Source: https://db-engines.com/en/ranking
As of June 2021, the most popular commercial database management system (DBMS) in the world was Oracle, MySQL and Microsoft SQL server. Free and open-source DBMSs such as PostgreSQL and Apache Cassandra remain highly competitive. The most popular open source database management system (DBMS) in the world was MySQL. https://www.statista.com/statistics/809750/worldwide-popularity-ranking-database-management-systems/#statisticContainer (Shanhong Liu June 2021)
What is Database?#
A database is a collection of related data. For example, consider the names, telephone numbers, and addresses of the people you know. A database has the following properties:
A database represents some aspect of the real world, sometimes called the miniworld or the universe of discourse (UoD). Changes to the miniworld are reflected in the database.
A database is a logically coherent collection of data with some inherent meaning. A random assortment of data cannot correctly be referred to as a database.
A database is designed, built, and populated with data for a specific purpose. It has an intended group of users and some preconceived applications in which these users are interested.
Database Management System#
A database management system (DBMS) is a computerized system that enables users to create and maintain a database. The DBMS is a general-purpose software system that facilitates the processes of defining, constructing, manipulating, sharing, protecting and maintaning.
Defining: specifying the data types, structures, and constraints of the data to be stored in the database
Meta-data: descriptive information (catalog or dictionary)
Constructing: storing the data on some storage medium
Manipulating: querying the database to retrieve specific data, updating the database to reflect changes in the miniworld, and generating reports from the data
Sharing: accessing database simultaneously by multiple users and programs
Protection: system protection against hardware or software malfunction (or crashes) and security protection
Maintainance: allowing system to evolve over time
Example: Amazon#
Let’s look at one of the largest commercial databases. Amazon is responsible for 386 billion revenue in 2020.
Note
Originally launched as an online bookstore in 1995, Amazon spent its first few years as a brokerage for other sellers, similar to eBay. However, founder Jeff Bezos always envisioned it would be an “everything store” and quickly added other items to the e-commerce platform.
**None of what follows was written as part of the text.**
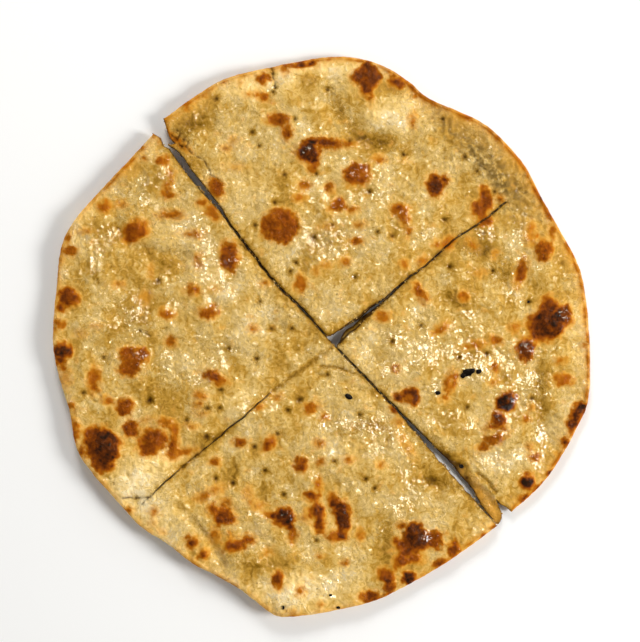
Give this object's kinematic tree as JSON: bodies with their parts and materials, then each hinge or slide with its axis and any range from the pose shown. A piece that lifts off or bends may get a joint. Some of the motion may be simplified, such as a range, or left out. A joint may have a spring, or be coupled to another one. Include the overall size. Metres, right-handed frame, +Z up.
{
  "type": "tandoori roti cut crosswise",
  "caption": "Round flat bread with char blisters, cut crosswise and still in its whole shape: two closed halves lying side by side with a narrow gap.",
  "frame": {"origin": "centre of the round's outline, on the surface it lies on", "axes": "+Z up out of the browned top, +Y towards the top of the picture, +X to its right"},
  "size_m": [0.2258, 0.2354, 0.0078],
  "materials": {
    "roti_crust": "baked wheat dough, golden with brown and black char blisters, oiled"
  },
  "bodies": {
    "root": {"upper_right_half": "roti_crust", "lower_left_half": "roti_crust"}
  },
  "joints": []
}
Over 200 million customers subscribe to Amazon Prime worldwide, with 147 million in the US alone
Amazon Prime Video had 175 million users in 2021, while Prime Music reached 55 million in 2020
55 million Amazon Echo devices were sold in 2020
Amazon runs two models for businesses: 1P and 3P. For 1P, Amazon is the retailer and the business operates as a wholesale supplier. For 3P, the business has more control over pricing, packaging and delivery.
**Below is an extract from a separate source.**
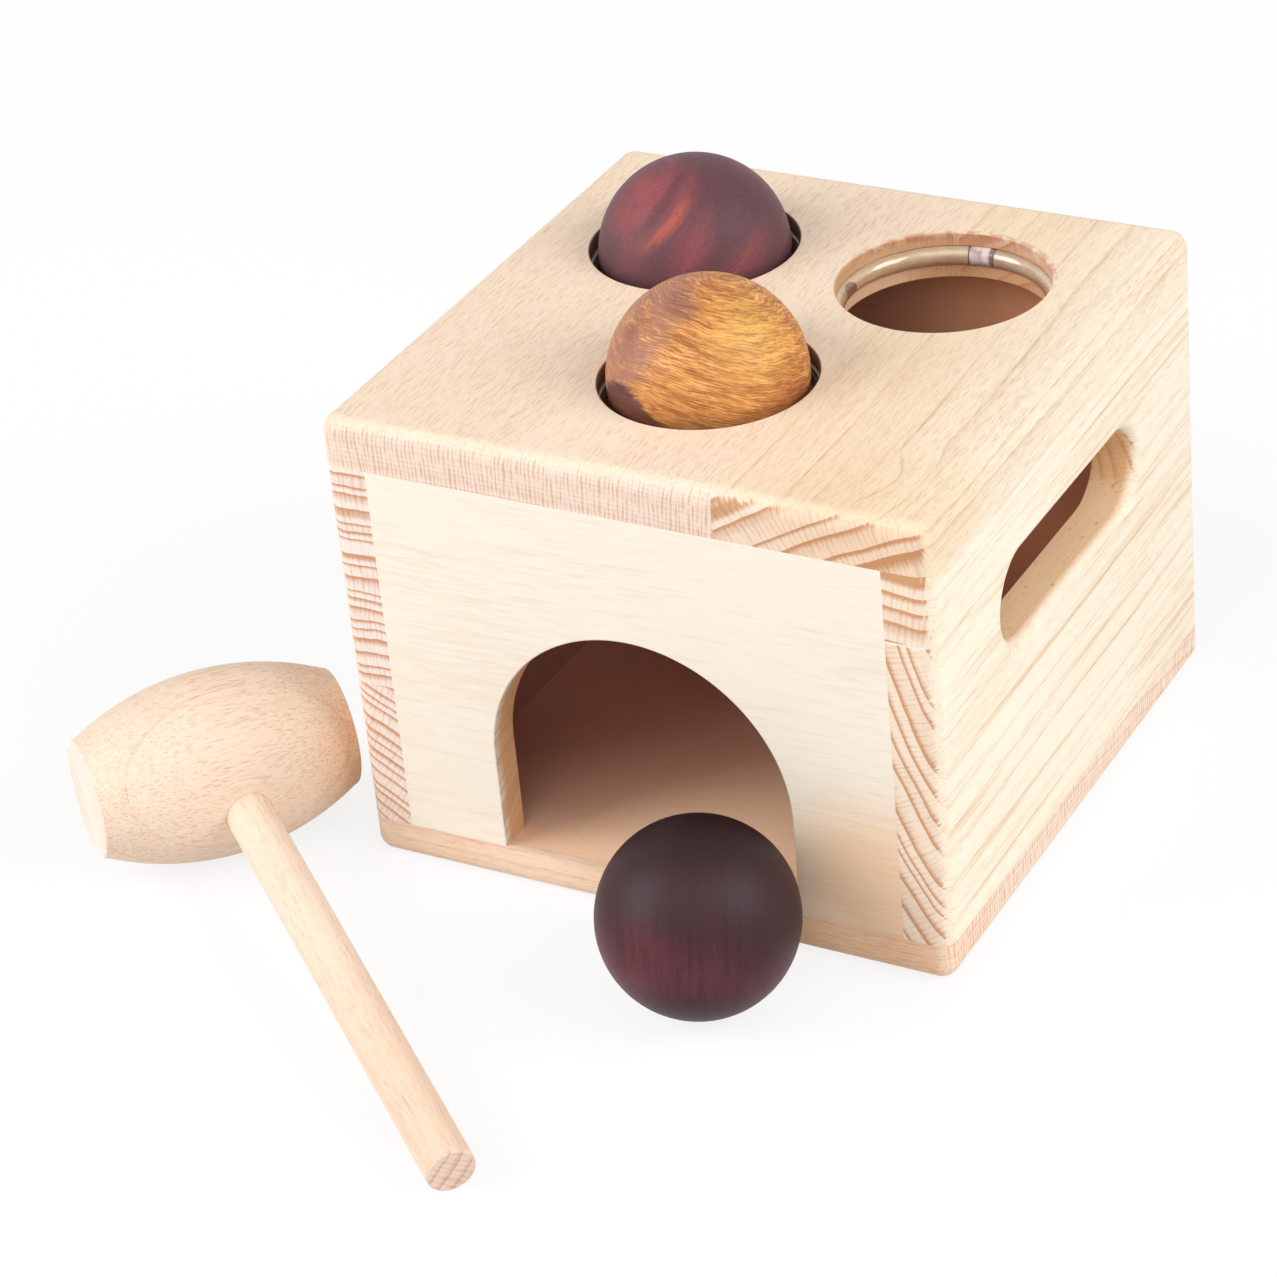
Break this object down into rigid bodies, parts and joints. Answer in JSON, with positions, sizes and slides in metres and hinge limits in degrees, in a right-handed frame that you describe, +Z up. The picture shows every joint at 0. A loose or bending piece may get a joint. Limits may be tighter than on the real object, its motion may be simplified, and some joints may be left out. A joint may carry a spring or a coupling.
{
  "type": "ball pounding bench",
  "caption": "Wooden box with round holes in its top, each with a clear elastic ring that grips a ball, an arch in front, hand holds in the sides, loose balls and a turned mallet.",
  "frame": {"origin": "centre of the box's underside, on the surface it stands on", "axes": "+X to the right seen from the arch, +Y from the arch to the closed back, +Z up"},
  "size_m": [0.2121, 0.2514, 0.137],
  "materials": {
    "beech": "satin",
    "pale_beech": "satin",
    "clear_tube": "clear",
    "clear_joiner": "translucent",
    "red_wood": "polished",
    "golden_wood": "polished",
    "purple_wood": "satin"
  },
  "bodies": {
    "box": {"base_board": "beech", "left_side": "beech", "right_side": "beech", "top_board": "beech", "front_panel": "pale_beech", "back_panel": "pale_beech", "ring_back_left": "clear_tube", "ring_back_right": "clear_tube", "ring_front": "clear_tube", "joiner_back_left": "clear_joiner", "joiner_back_right": "clear_joiner", "joiner_front": "clear_joiner"},
    "red_ball": {"ball_red": "red_wood"},
    "golden_ball": {"ball_golden": "golden_wood"},
    "purple_ball": {"ball_purple": "purple_wood"},
    "mallet": {"mallet_head": "beech", "mallet_handle": "pale_beech"}
  },
  "joints": [
    {"name": "red_ball_drop", "type": "slide", "parent": "box", "child": "red_ball", "axis": [0, 0, 1], "range_m": [-0.08, 0.028]},
    {"name": "golden_ball_drop", "type": "slide", "parent": "box", "child": "golden_ball", "axis": [0, 0, 1], "range_m": [-0.0819, 0.028]},
    {"name": "purple_ball_roll", "type": "slide", "parent": "box", "child": "purple_ball", "axis": [0.5, -0.866, 0], "range_m": [-0.0015, 0.12]},
    {"name": "mallet_lift", "type": "slide", "parent": "box", "child": "mallet", "axis": [0, 0, 1], "range_m": [0, 0.15]}
  ]
}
Source: https://www.businessofapps.com/data/amazon-statistics/
Database Components#
Entity:
a person, place, event, or thing about which data is collected
Relationships:
how the entities are related together
Attributes:
characteristics of the entity
Tables (= relations):
Rows
a single entity
Columns
attributes
Database Selection#
The success of a software application often hinges on the choice of the right databases. Alex Xu. 2023. Understanding Database Types
Learning objectives: the art of database selection
The process of database selection is guided by
Database types (Relational, noSQL, Time-series, NewSQL)
Various factors influenicng selection
Cost, security, performance, scalability, data model
Understanding Database Types#
Database management systems are ranked according to their popularity.
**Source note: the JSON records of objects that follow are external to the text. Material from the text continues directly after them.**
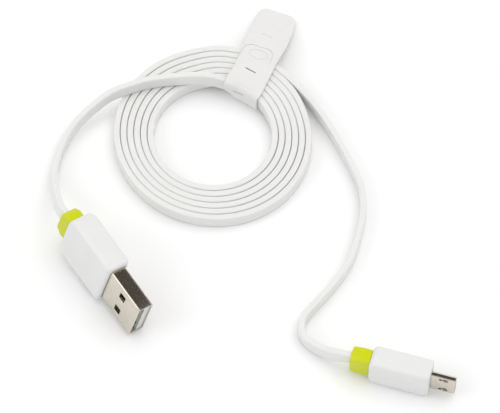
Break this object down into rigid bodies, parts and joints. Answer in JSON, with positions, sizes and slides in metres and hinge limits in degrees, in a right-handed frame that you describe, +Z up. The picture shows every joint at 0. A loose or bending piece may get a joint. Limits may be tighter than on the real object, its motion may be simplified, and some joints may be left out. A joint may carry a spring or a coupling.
{
  "type": "charging cable",
  "caption": "Flat charging cable with a USB-A plug and a micro-B plug, wound into a flat coil and tied with a silicone strap.",
  "frame": {"origin": "on the surface the cable lies on, under the middle of the box round its two plugs and its strap", "axes": "+Z up; +X towards the micro-B plug's side; +Y towards the strap's paddle"},
  "size_m": [0.1036, 0.1156, 0.0172],
  "materials": {
    "cord_white": "satin TPE jacket",
    "overmould_white": "fine satin moulding",
    "collar_green": "satin",
    "shell_steel": "nickel plated, satin",
    "contact_gold": "gold flash",
    "insulator_white": "satin",
    "insulator_black": "satin",
    "inner_mould": "natural polyethylene",
    "strap_silicone": "translucent matte silicone",
    "wire_red": "extruded insulation",
    "wire_white": "extruded insulation",
    "wire_green": "extruded insulation",
    "wire_black": "extruded insulation"
  },
  "bodies": {
    "cable": {"cord_usb_a_side": "cord_white", "cord_coil": "cord_white", "cord_micro_b_side": "cord_white", "usb_a_overmould": "overmould_white", "usb_a_strain_relief": "collar_green", "usb_a_shell": "shell_steel", "usb_a_rear_can": "shell_steel", "usb_a_tongue": "insulator_white", "usb_a_inner_mould": "inner_mould", "usb_a_contact_vbus": "contact_gold", "usb_a_contact_data_minus": "contact_gold", "usb_a_contact_data_plus": "contact_gold", "usb_a_contact_ground": "contact_gold", "usb_a_wire_red": "wire_red", "usb_a_wire_white": "wire_white", "usb_a_wire_green": "wire_green", "usb_a_wire_black": "wire_black", "micro_b_overmould": "overmould_white", "micro_b_strain_relief": "collar_green", "micro_b_shell": "shell_steel", "micro_b_rear_can": "shell_steel", "micro_b_insulator": "insulator_black", "micro_b_inner_mould": "inner_mould", "micro_b_contact_1": "contact_gold", "micro_b_contact_2": "contact_gold", "micro_b_contact_3": "contact_gold", "micro_b_contact_4": "contact_gold", "micro_b_contact_5": "contact_gold", "micro_b_wire_red": "wire_red", "micro_b_wire_white": "wire_white", "micro_b_wire_green": "wire_green", "micro_b_wire_black": "wire_black", "strap_base": "strap_silicone"},
    "latch_upper": {"micro_b_latch_upper": "shell_steel"},
    "latch_lower": {"micro_b_latch_lower": "shell_steel"},
    "flap": {"strap_flap": "strap_silicone"}
  },
  "joints": [
    {"name": "latch_upper_flex", "type": "hinge", "parent": "cable", "child": "latch_upper", "pos_m": [0.04055, -0.0545, 0.0074], "axis": [0, 0, 1], "range_deg": [0, 3.4], "stiffness_Nm_per_rad": 0.09},
    {"name": "latch_lower_flex", "type": "hinge", "parent": "cable", "child": "latch_lower", "pos_m": [0.04055, -0.0545, 0.0027], "axis": [0, 0, 1], "range_deg": [0, 3.4], "stiffness_Nm_per_rad": 0.09},
    {"name": "strap_flap_lift", "type": "hinge", "parent": "cable", "child": "flap", "pos_m": [-0.00376, 0.0284, 0.0081], "axis": [0.9336, -0.3584, 0], "range_deg": [0, 100]}
  ]
}
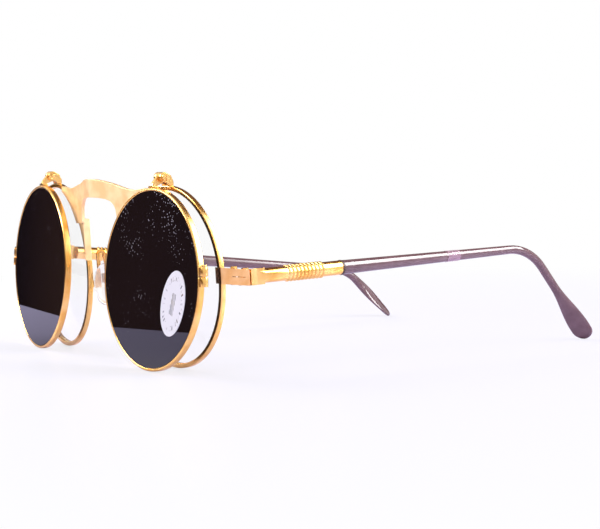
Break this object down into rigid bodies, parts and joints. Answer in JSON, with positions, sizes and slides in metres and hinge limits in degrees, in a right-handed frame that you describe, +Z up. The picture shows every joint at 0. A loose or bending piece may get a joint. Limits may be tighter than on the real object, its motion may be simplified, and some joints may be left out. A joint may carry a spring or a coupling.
{
  "type": "flip-up sunglasses",
  "caption": "Round wire-frame glasses with clear lenses, dark lenses in hinged rims that flip up, folding temples with plastic sleeves, and clear nose pads.",
  "frame": {"origin": "middle of the footprint, on the floor that the dark rims and the temple tips touch", "axes": "+Z up, the front of the glasses faces -Y, +X is the wearer's left"},
  "size_m": [0.1244, 0.1363, 0.0516],
  "materials": {
    "gold_plate": "polished gold plate",
    "satin_gold": "satin brushed gold plate",
    "screw_gold": "polished gold plate",
    "core_wire": "drawn wire",
    "clear_lens": "clear moulded plastic",
    "dark_lens": "polished dark tint",
    "pad_silicone": "clear silicone",
    "sleeve_plastic": "glossy mauve-brown plastic",
    "sticker_film": "white film"
  },
  "bodies": {
    "front": {"rear_rim_left": "gold_plate", "rear_rim_right": "gold_plate", "clear_lens_left": "clear_lens", "clear_lens_right": "clear_lens", "end_piece_left": "satin_gold", "end_piece_right": "satin_gold", "rim_screw_left": "screw_gold", "rim_screw_right": "screw_gold", "front_hinge_leaf_left": "gold_plate", "front_hinge_leaf_right": "gold_plate", "temple_hinge_screw_left": "screw_gold", "temple_hinge_screw_right": "screw_gold", "flip_hinge_base_left": "gold_plate", "flip_hinge_base_right": "gold_plate", "flip_hinge_screw_left": "screw_gold", "flip_hinge_screw_right": "screw_gold", "pad_arm_left": "gold_plate", "pad_arm_right": "gold_plate", "pad_screw_left": "screw_gold", "pad_screw_right": "screw_gold", "bridge": "satin_gold"},
    "flip_left": {"front_rim_left": "gold_plate", "tinted_lens_left": "dark_lens", "flip_hinge_leaf_left": "gold_plate", "front_rim_screw_left": "screw_gold", "lens_sticker": "sticker_film"},
    "temple_left": {"temple_hinge_leaf_left": "gold_plate", "temple_rod_left": "gold_plate", "temple_core_left": "core_wire", "temple_sleeve_left": "sleeve_plastic"},
    "pad_left": {"nose_pad_left": "pad_silicone"},
    "flip_right": {"front_rim_right": "gold_plate", "tinted_lens_right": "dark_lens", "flip_hinge_leaf_right": "gold_plate", "front_rim_screw_right": "screw_gold"},
    "temple_right": {"temple_hinge_leaf_right": "gold_plate", "temple_rod_right": "gold_plate", "temple_core_right": "core_wire", "temple_sleeve_right": "sleeve_plastic"},
    "pad_right": {"nose_pad_right": "pad_silicone"}
  },
  "joints": [
    {"name": "flip_left_hinge", "type": "hinge", "parent": "front", "child": "flip_left", "pos_m": [0.03599, -0.06143, 0.0502], "axis": [-0.9963, -0.0853, -0.0036], "range_deg": [0, 95]},
    {"name": "flip_right_hinge", "type": "hinge", "parent": "front", "child": "flip_right", "pos_m": [-0.03599, -0.06143, 0.0502], "axis": [-0.9963, 0.0853, 0.0036], "range_deg": [0, 95]},
    {"name": "temple_left_hinge", "type": "hinge", "parent": "front", "child": "temple_left", "pos_m": [0.0579, -0.04937, 0.02469], "axis": [0, -0.0419, 0.9991], "range_deg": [0, 80]},
    {"name": "temple_right_hinge", "type": "hinge", "parent": "front", "child": "temple_right", "pos_m": [-0.0579, -0.04945, 0.02659], "axis": [0, 0.0419, -0.9991], "range_deg": [0, 84]},
    {"name": "pad_left_rock", "type": "hinge", "parent": "front", "child": "pad_left", "pos_m": [0.012, -0.05577, 0.02102], "axis": [0, 0.9991, 0.0419], "range_deg": [-5, 5]},
    {"name": "pad_right_rock", "type": "hinge", "parent": "front", "child": "pad_right", "pos_m": [-0.012, -0.05577, 0.02102], "axis": [0, 0.9991, 0.0419], "range_deg": [-5, 5]}
  ]
}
Below is the main difference between NoSQL and SQL:
Parameter |
SQL |
NOSQL |
---|---|---|
Definition |
SQL databases are primarily called RDBMS or Relational |
|
Design for |
Traditional RDBMS uses SQL syntax and queries to analyze and get the data for further insights. They are used for OLAP systems. |
NoSQL database system consists of various kind of database technologies. These databases were developed in response to the demands presented for the development of the modern application. |
Query Language |
Structured query language (SQL) |
No declarative query language |
Type |
SQL databases are table based databases |
NoSQL databases can be document based, key-value pairs, graph databases |
Schema |
SQL databases have a predefined schema |
NoSQL databases use dynamic schema for unstructured data. |
Ability to scale |
SQL databases are vertically scalable |
NoSQL databases are horizontally scalable |
Examples |
Oracle, Postgres, and MS-SQL. |
MongoDB, Redis, Neo4j, Cassandra, Hbase |
Best suited for |
An ideal choice for the complex query intensive environment. |
It is not good fit for complex queries. |
Hierarchical data storage |
SQL databases are not suitable for hierarchical data storage. |
More suitable for the hierarchical data store as it supports key-value pair method. |
Variations |
One type with minor variations. |
Many different types which include key-value stores, document databases, and graph databases. |
Development Year |
It was developed in the 1970s to deal with issues with flat file storage |
Developed in the late 2000s to overcome issues and limitations of SQL databases. |
Open-source |
A mix of open-source like Postgres & MySQL, and commercial like Oracle Database. |
Open-source |
Importance |
It should be used when data validity is super important |
Use when it is more important to have fast data than correct data |
Other terms
Multimedia database: The wide availability of photo and video technology on cellphones and other devices has made it possible to store images, audio clips, and video streams digitally. These types of files are becoming an important component of multimedia databases
Geographic information systems (GISs): can store and analyze maps, weather data, and satellite images.
Data warehouses and online analytical processing (OLAP) systems: used in many companies to extract and analyze useful business information from very large databases to support decision making.